Post by *ghisler(Author) » 2006-11-26, 11:49 UTC

Indeed case-insensitive search in UTF8 only works for English texts at this time, sorry. I found no way to make it work with UTF8 because of the variable width of characters.

Slavic · Post by *Slavic » 2006-11-27, 16:08 UTC

Well, I agree that making a case-insensitive search in UTF-8 is not an easy thing, because functions like stricmp() can only work with ANSI and binary Unicode.

Could it be better to enable for UTF-8 only the case-sensitive search: this solution can fix the bug I have found? In this case, if user selects the checkbox "UTF8", the checkbox "Case sensitive" will be selected automatically.
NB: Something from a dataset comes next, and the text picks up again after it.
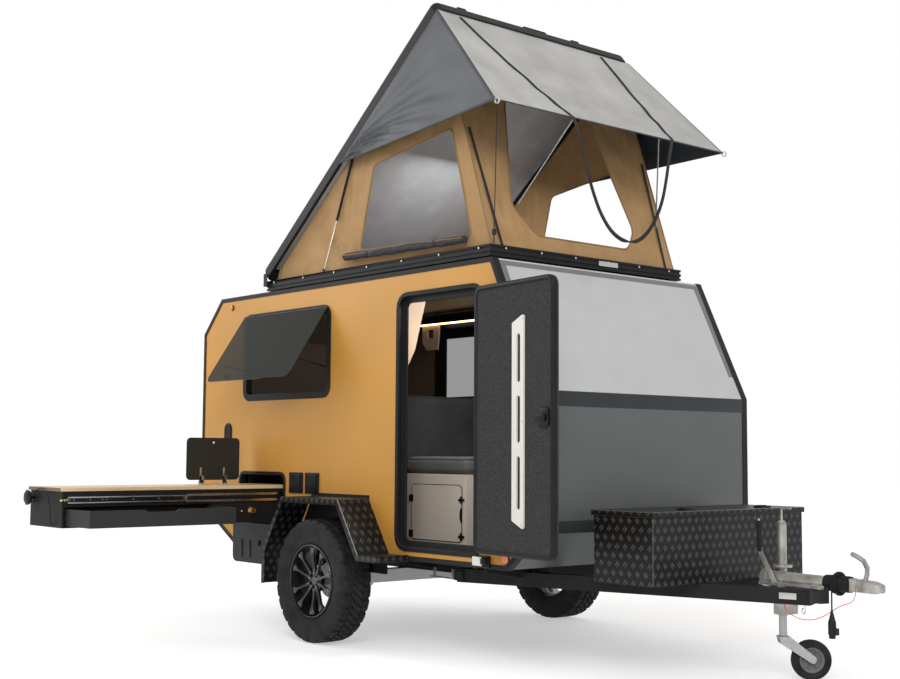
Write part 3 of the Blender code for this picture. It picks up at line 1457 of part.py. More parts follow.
# Gas struts beside the canvas: rod on the base, barrel under the shell, each drawn along its own X axis
eye = on_shell(STRUT_EYE)
strut_length = math.hypot(eye.x - STRUT_FOOT_X, eye.y - STRUT_FOOT_Z)
strut_rise = math.atan2(eye.y - STRUT_FOOT_Z, eye.x - STRUT_FOOT_X)
for side, tag in SIDES:
    strut_axis = empty(
        "strut_axis_" + tag, (STRUT_FOOT_X, side * STRUT_Y, STRUT_FOOT_Z), (0, -strut_rise, 0), VEHICLE
    )
    eye_ring = [(0.0035, -0.0035), (EYE_R, -0.0035), (EYE_R, 0.0035), (0.0035, 0.0035)]
    bar = rod((0.005, 0, 0), (STRUT_ROD_L, 0, 0), STRUT_ROD_R, 12)
    strut_rod = link("strut_rod_" + tag, bar, STEEL, strut_axis, 30)
    fuse(strut_rod, turned("y", (0, 0, 0), eye_ring, 12))
    mouth, end = strut_length - BARREL_L, strut_length - 0.010
    bore = STRUT_ROD_R + GAP
    tube = [(BARREL_R, mouth), (BARREL_R, end), (bore, end), (bore, mouth)]
    barrel = link("strut_barrel_" + tag, turned("x", (0, 0, 0), tube, 16), BLACK, strut_axis, 30)
    fuse(barrel, rod((end - 0.004, 0, 0), (strut_length + 0.008, 0, 0), BARREL_R - 0.0005, 16))

# Trailer cable: wound on the bellows, with a tail that hangs to its plug
CABLE_R = 0.004
WINDING_X0 = cable_exit.x + GAP
WINDING_X1 = WINDING_X0 + 0.070
WINDING_R = BELLOWS_R + 0.016
winding = [
    (BELLOWS_R + GAP, WINDING_X0),
    (WINDING_R - 0.003, WINDING_X0),
    (WINDING_R, WINDING_X0 + 0.006),
    (WINDING_R, WINDING_X1 - 0.006),
    (WINDING_R - 0.003, WINDING_X1),
    (BELLOWS_R + GAP, WINDING_X1),
]
link("cable_winding", turned("x", (0, 0, HEAD_Z), winding, 20), RUBBER, VEHICLE, 30)
TAIL_CABLE_X = WINDING_X0 + 0.052
PLUG_TOP_Z = 0.409
PLUG_L = 0.140
tail_y = -(WINDING_R + CABLE_R + 2 * GAP)
tail_route = [
    (TAIL_CABLE_X - 0.006, tail_y, HEAD_Z + 0.004),
    (TAIL_CABLE_X - 0.003, tail_y - 0.001, HEAD_Z - 0.030),
    (TAIL_CABLE_X, tail_y - 0.001, HEAD_Z - 0.060),
    (TAIL_CABLE_X, tail_y, HEAD_Z - 0.095),
    (TAIL_CABLE_X, tail_y, PLUG_TOP_Z + GAP),
]
cord("cable_tail", tail_route, CABLE_R, RUBBER)
plug = link(
    "cable_plug",
    rod((TAIL_CABLE_X, tail_y, PLUG_TOP_Z - 0.045), (TAIL_CABLE_X, tail_y, PLUG_TOP_Z), 0.016, 16, 0.007),
    RUBBER,
)
fuse(
    plug,
    rod((TAIL_CABLE_X, tail_y, PLUG_TOP_Z - PLUG_L), (TAIL_CABLE_X, tail_y, PLUG_TOP_Z - 0.044), 0.020, 16),
    block(
        (TAIL_CABLE_X + 0.010, tail_y - 0.012, PLUG_TOP_Z - PLUG_L + 0.020),
        (TAIL_CABLE_X + 0.034, tail_y + 0.012, PLUG_TOP_Z - PLUG_L + 0.052),
    ),
)

# Breakaway cable: from the jockey clamp down in a low curve, and up to the side of the coupling head
breakaway_route = [
    (2.7650, -0.0985, BEAM_Z0 - GAP),
    (2.7650, -0.0985, 0.4080),
    (2.7780, -0.0980, 0.3850),
    (2.8070, -0.0900, 0.3640),
    (2.8350, -0.0800, 0.3520),
    (2.8650, -0.0720, 0.3470),
    (2.9000, -0.0660, 0.3490),
    (2.9350, -0.0600, 0.3580),
    (2.9700, -0.0520, 0.3750),
    (3.0000, -0.0430, 0.3950),
    (3.0320, -0.0340, 0.4180),
    (3.0620, -0.0320, 0.4330),
    (3.0950, -0.0380, 0.4440),
    (3.1250, -0.0500, 0.4560),
    (3.1450, -0.0570, 0.4760),
    (3.1500, -0.0520, 0.5020),
    (3.1430, -0.0420, 0.5220),
    (3.1350, -HEAD_W0 - 0.0060, 0.5350),
]
cord("breakaway_cable", breakaway_route, 0.0020, ORANGE)

# Lead on the end of the kitchen slide: out of the end face, up over its edge and back in lower down
lead_y = carcass_end - 0.0195
lead_route = [
    (-1.0900, carcass_end - GAP, 0.8600),
    (-1.0900, carcass_end - 0.0060, 0.8600),
    (-1.0876, carcass_end - 0.0155, 0.8632),
    (-1.0819, lead_y, 0.8708),
    (-1.0660, lead_y, 0.8915),
    (-1.0440, lead_y, 0.9130),
    (-1.0100, lead_y, 0.9320),
    (-0.9600, lead_y, 0.9430),
    (-0.9100, lead_y, 0.9380),
    (-0.8650, lead_y, 0.9180),
    (-0.8320, lead_y, 0.8850),
    (-0.8120, lead_y, 0.8450),
    (-0.8020, lead_y, 0.8020),
    (-0.7970, lead_y, 0.7700),
    (-0.7960, lead_y, 0.7455),
    (-0.7955, carcass_end - 0.0155, 0.7359),
    (-0.7950, carcass_end - 0.0060, 0.7320),
    (-0.7950, carcass_end - GAP, 0.7320),
]
cord("kitchen_lead", lead_route, 0.0030, RUBBER)
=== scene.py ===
# Looks of a small off-road caravan: an ochre cabin with its door open, a kitchen slide drawn out
# and a rooftop tent standing under its fly. Metres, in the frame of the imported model.

import json
import math

import bmesh
import bpy
import numpy as np
from mathutils import Matrix, Vector


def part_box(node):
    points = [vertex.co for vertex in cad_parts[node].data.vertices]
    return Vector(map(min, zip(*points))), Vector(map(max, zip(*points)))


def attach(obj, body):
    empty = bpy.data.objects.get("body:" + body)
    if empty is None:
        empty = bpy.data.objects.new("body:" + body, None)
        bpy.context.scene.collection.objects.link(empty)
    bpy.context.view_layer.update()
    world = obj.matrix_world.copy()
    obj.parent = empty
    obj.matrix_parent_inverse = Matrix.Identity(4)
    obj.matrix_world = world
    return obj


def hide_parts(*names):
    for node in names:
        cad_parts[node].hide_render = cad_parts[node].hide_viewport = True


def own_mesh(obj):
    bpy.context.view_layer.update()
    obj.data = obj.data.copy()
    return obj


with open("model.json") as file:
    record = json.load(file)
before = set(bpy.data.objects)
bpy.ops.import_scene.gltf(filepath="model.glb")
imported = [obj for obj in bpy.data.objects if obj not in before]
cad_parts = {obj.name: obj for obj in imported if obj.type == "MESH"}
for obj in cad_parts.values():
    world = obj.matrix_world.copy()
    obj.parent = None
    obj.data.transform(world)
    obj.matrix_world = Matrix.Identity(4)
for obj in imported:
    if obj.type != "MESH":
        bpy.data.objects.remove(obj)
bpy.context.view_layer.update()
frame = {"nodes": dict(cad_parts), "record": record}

# Camera
# A phone's view from beside the drawbar at chest height, level and turned a little.
# It was solved from the body's edges and the wheels, with the axle as its starting point.
tyre_low, tyre_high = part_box("tyre_right")
wall_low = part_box("side_wall_right")[0]
left_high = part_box("side_wall_left")[1]
AXLE_X = (tyre_low.x + tyre_high.x) / 2
MIDDLE_Y = (wall_low.y + left_high.y) / 2
PICTURE_WIDTH = 900
FOCUS_PIXELS = 1331.0
SENSOR = 36.0
EYE = (AXLE_X + 6.899, MIDDLE_Y - 5.864, 1.183)
YAW, PITCH, ROLL = 139.64, 4.81, 0.36
camera = bpy.data.objects.new("camera", bpy.data.cameras.new("camera"))
bpy.context.scene.collection.objects.link(camera)
camera.data.sensor_width = SENSOR
camera.data.lens = FOCUS_PIXELS * SENSOR / PICTURE_WIDTH
aim = Matrix.Rotation(math.radians(YAW - 90), 4, "Z") @ Matrix.Rotation(
    math.radians(90 + PITCH), 4, "X"
)
camera.matrix_world = Matrix.Translation(EYE) @ aim @ Matrix.Rotation(math.radians(ROLL), 4, "Z")
bpy.context.scene.camera = camera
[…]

For case-insensitive search in ANSI texts (English etc) user can always switch back to the simple text mode and clear this checkbox.

Post by *ghisler(Author) » 2006-11-27, 20:47 UTC

Could it be better to enable for UTF-8 only the case-sensitive search

I thought about that too, but then even English searches would be case-sensitive only...

A new function is planned, but I don't know when I can add it - my to do list is very very long, and is growing every day.

Post by *ghisler(Author) » 2007-01-19, 16:18 UTC

This _should_ work now for forward searches in UTF8 (not backwards yet). Can anyone test this, please?

Flint · Post by *Flint » 2007-01-19, 17:21 UTC

Yes, I performed some tests (not too thorough however) with this feature, it seems to work fine now.

Post by *ghisler(Author) » 2007-01-19, 17:42 UTC

Great, thanks!